Michigan Maple Block Co. or Bally Block Co. are not responsible for tops that have been cut, altered or reworked in any fashion.
Save Money in the Corners
Turning the corner with a 4-foot block saves 25” of cabinet top that is cut away for the miter. Separate pieces are easier to install and any variations in this corner angle can be compensated for on the job.
On the other hand, although more expensive, a well fit miter joint is a handsome installation detail. Please note: in a corner miter installation, the lamination within the butcher block will not align because the wood staves that make-up each block are of random width.
This condition is caused by the contraction of the butt ends and not that of the center part of the block. These cracks can occur on the glue line where the wood is the weakest or in the lamination itself. This is often a result of the environment being too dry or because the block was not properly resealed if cut/altered during installation (see section “Cutouts and Cutoffs”). To remedy the condition, measure and adjust the relative humidity accordingly. The cracks should be filled promptly with wood filler, sanded smooth, and finished with the “Good Stuff” Urethane Gel clear protective finish.

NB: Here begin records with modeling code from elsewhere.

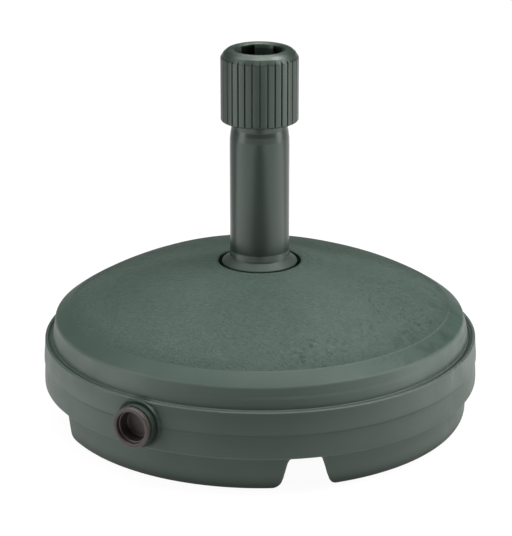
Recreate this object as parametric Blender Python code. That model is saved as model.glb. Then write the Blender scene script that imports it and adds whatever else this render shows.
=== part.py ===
"""Fillable base for a garden umbrella: hollow tank, stem, clamp nut, collet and filler plug.

Metres, +Z up. The origin is on the stem's axis at floor level. The filler plug faces -Y.
"""
import math

import bmesh
import bpy

for old in list(bpy.data.objects):
    bpy.data.objects.remove(old, do_unlink=True)

MM = 0.001
TAU = 2.0 * math.pi

# ---------------------------------------------------------------- sizes, in millimetres
TANK_R = 225.0           # band radius: the base is 450 mm across
WALL = 3.6               # tank wall
FLOOR_Z = 5.0            # top of the socket's floor
SOCKET_R = 30.6          # blind socket for the stem
WELL_Z = 151.0           # floor of the well round the stem's foot
PARTING_Z = 63.0         # mould parting line, and the filler's axis

TANK_SEG = 72
CAVITY_SEG = 48

# Openings through the foot ring: the angle from the filler, seen from above, and how much
# wider each side is than a finger notch. The wide one takes a whole hand.
NOTCHES = ((43.0, 0.0), (137.0, 0.0), (223.0, 0.0), (307.2, 47.0))
NOTCH_IN_R = 166.0       # inside the foot ring, so that a notch goes right through it
NOTCH_OUT_R = 240.0

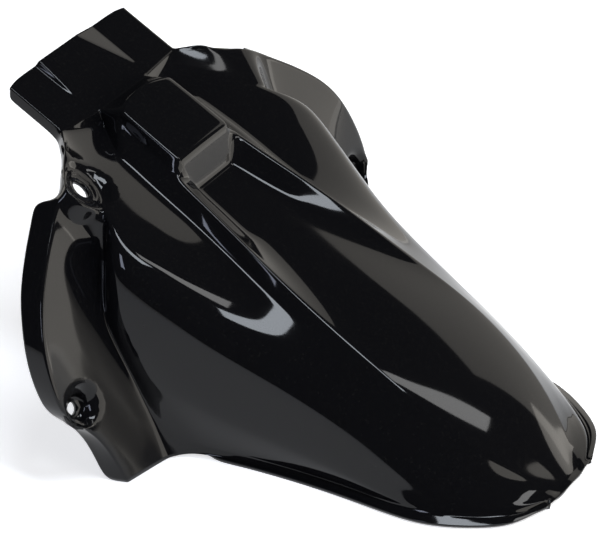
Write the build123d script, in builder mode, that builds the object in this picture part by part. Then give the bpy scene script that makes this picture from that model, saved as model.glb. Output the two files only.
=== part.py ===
from build123d import *
import math
import os

# Rear hugger mudguard: one thin moulding of glossy black plastic.
# X is across (right is +X), Y is along (the front tongue is +Y, the tail is -Y), Z is up.
# The part stands on its rim, at Z = 0. Every station is a distance behind the tongue's rear bend.
# Outer masses are joined, inner masses one wall smaller are taken out, and the shell is left.

WALL = 3.0
BEND_Y = 150.8            # Y of the tongue's rear bend
DECK_Z = 177.3            # height of the deck plane at the bend
DECK_SLOPE = 25.2         # the deck falls this much towards the tail, degrees

TONGUE_HALF = 61.0
TONGUE_LENGTH = 45.0
TONGUE_SKIRT = 9.0        # depth of the tongue's turned-down sides
TONGUE_CORNER = 7.0
TONGUE_LAP = 8.0          # the tongue runs this far past its bend, into the head
TONGUE_RISER = 22.0       # depth of the step from the tongue down to the valley floors
PAD_RISE = 4.0            # raised pad on the tongue
PAD_LEFT = -31.0
PAD_RIGHT = 12.0
PAD_RAMP_END = 31.0
PAD_LENGTH = 34.0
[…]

Split ends can also be caused by not allowing for expansion and contraction when attaching the block to the base unit (see section “Expansion and Contraction”). Relieve tension by removing the screws, remounting properly, and repairing splits as suggested above.
Placement / Layout
Most cooks prefer an area between the cooking surface and the sink for the butcher block work area. The size of the work area is a matter of personal choice. When properly located, the butcher block will receive all the knife marks and hot pots that can typically blister laminate surface.